Sometimes the best travel adapter is no adapter at all. If your laptop power brick has a detachable AC cord, you may be able to use a destination-country cord with the same brick. For a grounded brick, this can be cleaner and safer than stacking a U.S. plug into a universal adapter. It reduces pull on the wall outlet, keeps the cord style appropriate to the country, and preserves grounding when the brick was designed for it.
This is common for long stays, study abroad, remote work, and business trips where the laptop is plugged in for hours every day. A compact travel adapter is excellent for short hotel stays and light USB-C charging. A proper local cord is often better for a workstation setup that lives on a desk for weeks.
The same logic applies when your destination uses recessed outlets. Some universal adapters fit shallow outlets but struggle in deep sockets. A native cord or a compact charger with the right plug shape often fits more securely.
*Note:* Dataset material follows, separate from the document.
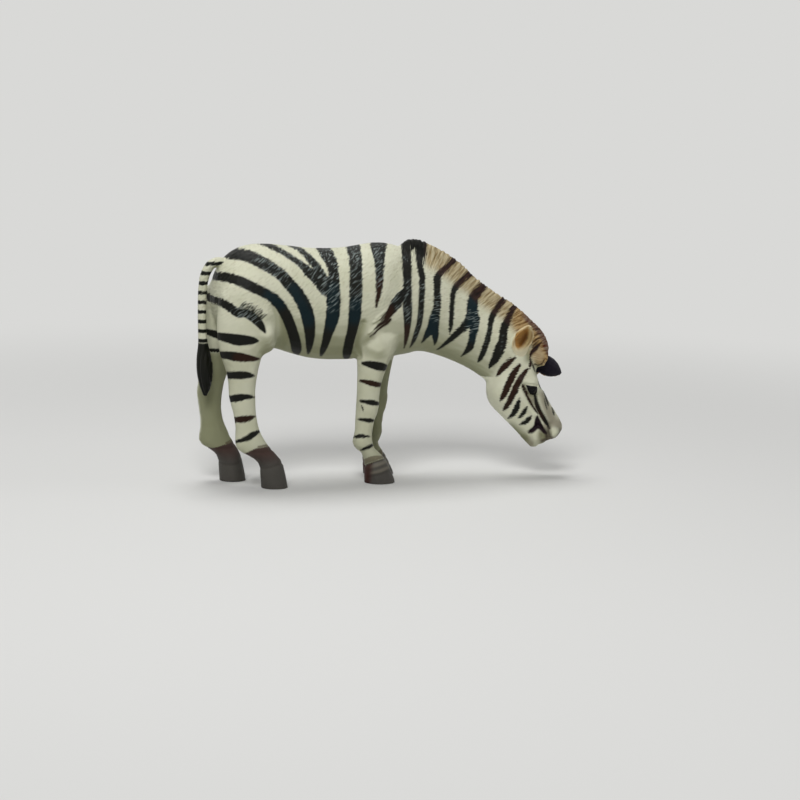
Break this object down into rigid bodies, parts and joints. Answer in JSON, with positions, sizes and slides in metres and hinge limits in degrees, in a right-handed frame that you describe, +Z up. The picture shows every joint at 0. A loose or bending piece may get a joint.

If your adapter does not fit or keeps falling out, our troubleshooting guide on why travel adapters stop working abroad covers recessed sockets, loose outlets, and plug-shape mismatches.
When Not to Use a Type C Europlug for a Laptop Charger
Do not use a Type C Europlug as a shortcut when the charger is 120V-only, the original cord is grounded three-prong, the adapter rating is unclear, the plug feels loose, or the laptop brick is a high-power gaming/workstation unit that needs a proper cord.
One common argument is that a 65W laptop charger draws very little current at 230V, so any Type C plug must be fine. The current math may be reassuring, but it is only one part of the safety chain. You still need the correct input voltage, rated cord, reliable contacts, heat margin, and grounding status. A small adapter that is loose or poorly rated can still be the weakest part of the setup.
Another common mistake is buying a voltage converter “just to be safe.” For most modern laptop chargers, that is unnecessary. If the charger already says 100-240V, it is built to accept overseas voltage. Adding a converter can add weight, heat, noise, and another point of failure. For laptops, the better upgrade is usually a proper USB-C charger, a correct country plug, or a grounded destination cord.
Do not use it for a 120V-only charger
A Type C plug cannot turn 230V into 120V. If the charger label does not show a wide input range, stop. For laptops, replacement chargers are usually easier, lighter, and more reliable than putting a voltage converter in front of a charger. The converter path makes more sense for some 120V-only appliances, not for most modern laptop power supplies.
Do not use it when the adapter rating is unknown
Travelers often buy tiny adapters with no clear brand, rating, certification, or product instructions. That might be tolerable for a low-power phone charger, but it is a bad match for a laptop brick that will run for hours. Use a product with clear electrical ratings and a design that physically supports the charger. If the adapter body heats up, buzzes, smells, or sparks repeatedly, unplug it.
Do not use it to build an adapter tower
One adapter into another adapter into a heavy brick is a mechanical problem even before it is an electrical problem. Each extra connection adds pull and another contact point. For laptops, a short correct cord is often better than a tall stack of adapters. This is especially true on trains, in older hotels, and in outlets near the floor where the brick hangs sideways.
Pre-Trip Laptop Charger Checklist
Do this at home before you pack. It is much easier to read the fine print under a desk lamp than in an airport lounge after your battery is already low.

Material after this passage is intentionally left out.